It's called denatured alcohol. Rubbing alcohol contains water whereas denatured alcohol doesn't.
Denatured alcohol or MET is different from rubbing (Isopropyl) alcohol in several ways.
MET is Ethanol with a methyl group attached to it because we have prudish idiots in government. MET is poisonous to drink but should evaporate off a surface and not be harmful to a person. It otherwise is very similar in behavior to Ethanol (which is to say Everclear) If you have 180proof laying about (who doesn't? I use it to thin paint when airbrushing, more on that in a moment!) you can safely use that anywhere you use MET.
Isopropyl is a polar solvent.
Ethanol is non-polar.
This means that each is better at solving different sorts of organic compounds. In general isopropyl is going to be better at dissolving oils greases and many types of plastics... That last bit is important with regard to pads. I don't know what they're made from but it seems like a place where isopropyl might eventually cause problems with prolonged use. For those of us who wear glasses, you probably also don't want to use isopropyl wipes to clean cheap sunglasses or glasses with an anti-glare layer on them as long term it will eventually cause the plastic to fog and become less clear. (And the reason I use ethanol when airbrushing is that isopropyl breaks down the emulsifiers in my acrylic paints where ethanol does not and both dry considerably faster than water)
Ethanol or MET is going to be better at breaking down stuff like sugars and proteins. Hopefully you always wash your hands and brush your teeth before playing but you'll probably still get some proteins from mucus in your saliva. Water, I should note is also a non-polar solvent just like Ethanol and given that sweat is mostly water, most of the things in sweat are going to be solvable in a non-polar solvent. (salts, sugars, proteins, urea, etc) It will by contrast also be less destructive to plastics.
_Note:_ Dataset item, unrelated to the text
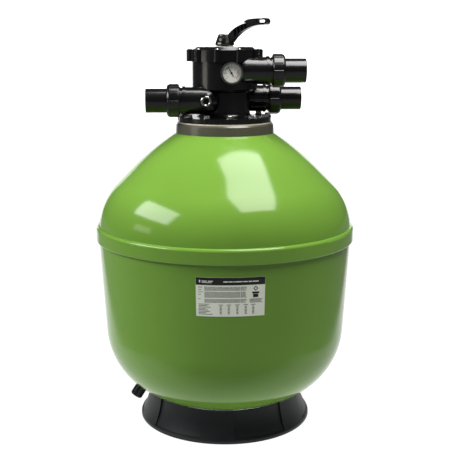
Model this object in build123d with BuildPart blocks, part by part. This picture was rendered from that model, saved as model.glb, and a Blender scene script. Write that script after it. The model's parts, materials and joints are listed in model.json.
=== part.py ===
from build123d import *
import os
from math import acos, asin, cos, degrees, radians, sin, sqrt, tan

# Top-mount sand filter: a two-piece pressure tank on a skirt base, with a six-way selector valve.
# Row frame: millimetres, +Z up, origin on the floor under the tank's axis, -Y to the front.

os.makedirs("parts", exist_ok=True)

# ---------------------------------------------------------------- tank
tank_wall = 6.0
wall_radius = 310.4  # outer radius of the lower wall just under the belt
belt_low_z = 461.0
belt_height = 36.0
belt_overhang = 7.1
lap_height = 21.0  # how far the upper shell's skirt laps the lower shell
joint_gap = 0.25

lower_draft = 3.33
lower_knuckle_top_z = 232.1
lower_knuckle_radius = 182.3
lower_knuckle_end = 70.0  # the knuckle turns down to this angle below horizontal

upper_wall_step = 0.2  # the upper wall is this much narrower than the lower wall
upper_knuckle_rise = 26.5  # the upper knuckle starts this far above the belt's lower edge
upper_knuckle_radius = 156.3
upper_cone_angle = 45.0
upper_cone_length = 58.5
upper_crown_radius = 557.3

belt_high_z = belt_low_z + belt_height
belt_radius = wall_radius + belt_overhang
joint_z = belt_low_z + lap_height  # where the upper shell's shoulder sits on the lower shell's lip
wall_mark_z = belt_low_z - 5
upper_wall_radius = wall_radius - upper_wall_step
upper_knuckle_low_z = belt_low_z + upper_knuckle_rise

# ---------------------------------------------------------------- base
base_rim_radius = 214.8
base_rim_height = 7.0
base_mid_radius = 197.2
base_mid_z = 42.0
base_top_radius = 190.4
base_top_z = 74.0
base_wall = 6.0
base_rib_depth = 4.0
base_foot_width = 17.0
base_foot_height = 5.0
base_panels = 6
panel_arc = 37.0
panel_azimuth = 22.5
panel_low_z = 12.0
seat_gap = 0.3

# ---------------------------------------------------------------- unions and ports, from the pipe outwards
running_gap = 0.05
loose_gap = 0.3
pipe_socket_radius = 24.2
pipe_socket_depth = 34.0
tail_wall = 4.3
tail_length = 60.0
tail_collar = 5.1
port_bore = pipe_socket_radius - 2.7
tail_radius = pipe_socket_radius + tail_wall
port_radius = tail_radius + 3.5
port_thread_radius = port_radius + 1
port_ring_radius = port_radius + 2
thread_pitch = 4.0
thread_depth = 1.4
thread_turns = 4
nut_wall = 5.6
nut_length = 30.0
nut_overlap = 20.0  # how much of the port's end the nut covers
nut_ribs = 12
nut_lip = 4.3
nut_radius = port_thread_radius + nut_wall
port_oring_radius = port_bore + 5.7
port_oring_section = 1.5
port_groove_half = 1.8
port_groove_depth = 3.2

# ---------------------------------------------------------------- valve body
column_radius = 61.0
column_wall = 5.0
column_flare = 12.0
bowl_step = 18.0
bowl_wall = 5.0
bowl_radius = column_radius + bowl_step
web_thick = 4.0
body_flange_thick = 14.0
port_offset = 48.0
port_reach = 51.0  # from the bowl's skin to a port's end face
port_start = port_radius + 13
port_face = bowl_radius + port_reach
nut_low = port_face - nut_overlap
nut_high = nut_low + nut_length
tail_end = port_face + tail_length
rotor_rim = 6.0  # seat around the chambers, where the rotor's gasket seals
rotor_radius = bowl_radius - bowl_wall - 2
chamber_mouth = rotor_radius - rotor_rim

# ---------------------------------------------------------------- neck and flange
gasket_thick = 2.5
flange_thick = 12.0
flange_bolts_count = 12
flange_bolt_phase = 4.0
flange_bolt_radius = 4.0
bolt_head_width = 13.0
bolt_head_height = 5.3
bolt_depth = 12.0  # how far the bolts reach into the neck ring
washer_radius = 8.0
washer_thick = 1.6
boss_radius = 9.5
boss_rise = 1.2
flange_bolt_circle = column_radius + 44
flange_radius = flange_bolt_circle + 8
gasket_radius = flange_radius + 1.5
neck_opening = 90.0
neck_wall = 12.0
neck_bore = neck_opening - neck_wall
neck_top_radius = flange_radius + 3
neck_side_radius = neck_top_radius + 3.2
neck_foot_radius = neck_side_radius + 1.1
neck_rise = 7.288  # from the edge of the shell's opening to the ring's top
neck_depth = 23.0

# ---------------------------------------------------------------- lid, rotor and handle
lid_bolt_count = 10
lid_bolt_phase = 21.3
lid_boss_radius = 8.5
lid_screw_radius = 2.5
lid_screw_head_radius = 5.2
lid_screw_head_height = 5.0
lid_well_depth = 3.0
lid_insert_radius = 4.2
lid_insert_depth = 12.0
lid_flange_radius = bowl_radius + 5
lid_bolt_circle = lid_flange_radius
lid_flange_thick = 14.0
lid_top_radius = bowl_radius - 10
lid_height = 20.0
lid_roof = 8.0
lid_spigot_depth = 7.0
lid_groove_height = 3.0
lid_groove_depth = 2.6
rotor_gasket_thick = 2.5
rotor_thick = 17.0
stem_radius = 9.5
stem_rise = 25.0  # above the lid
stem_groove_half = 1.35
stem_groove_depth = 2.5
spring_radius = stem_radius + 12
spring_wire = 1.5
spring_turns = 5
washer_height = 1.5
thrust_washer_height = 1.5
heel_gap = 0.4
handle_azimuth = 60.0
handle_low_radius = 23.5
handle_top_radius = 16.0
handle_rise = 30.0  # top of the hub above the lid
handle_heel = 19.0
pin_rise = 17.0
pin_radius = 4.0
pin_half = 23.0
arm_half = 8.0
arm_web = 2.2
arm_skin = 2.6
grip_half = 11.0
# the arm's underside and top: reach from the spindle, then height above the lid
arm_under_points = ((22.5, 11.0), (49.3, 35.7), (106.5, 50.9))
arm_over_points = ((13.0, 30.0), (31.8, 45.1), (60.0, 55.6))
grip_over_points = ((64.5, 63.5), (84.0, 65.6), (104.0, 65.6))
grip_nose = (115.4, 58.2)
arm_pocket_reaches = (33, 42, 51, 60)
grip_eye = (99.0, 59.3)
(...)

TLDR: Isopropyl alcohol will remove oils but could damage pads.. And FWIW, the oils should actually protect the silver from oxidization somewhat so it's probably better to leave them. (Methyl)Ethanol is probably better/safer for a lot of the corrosive organics you'll get on your instrument (salts, sugars, ammonia, etc) BUT aside from evaporating more easily than water, it is not a substantially better solvent than water.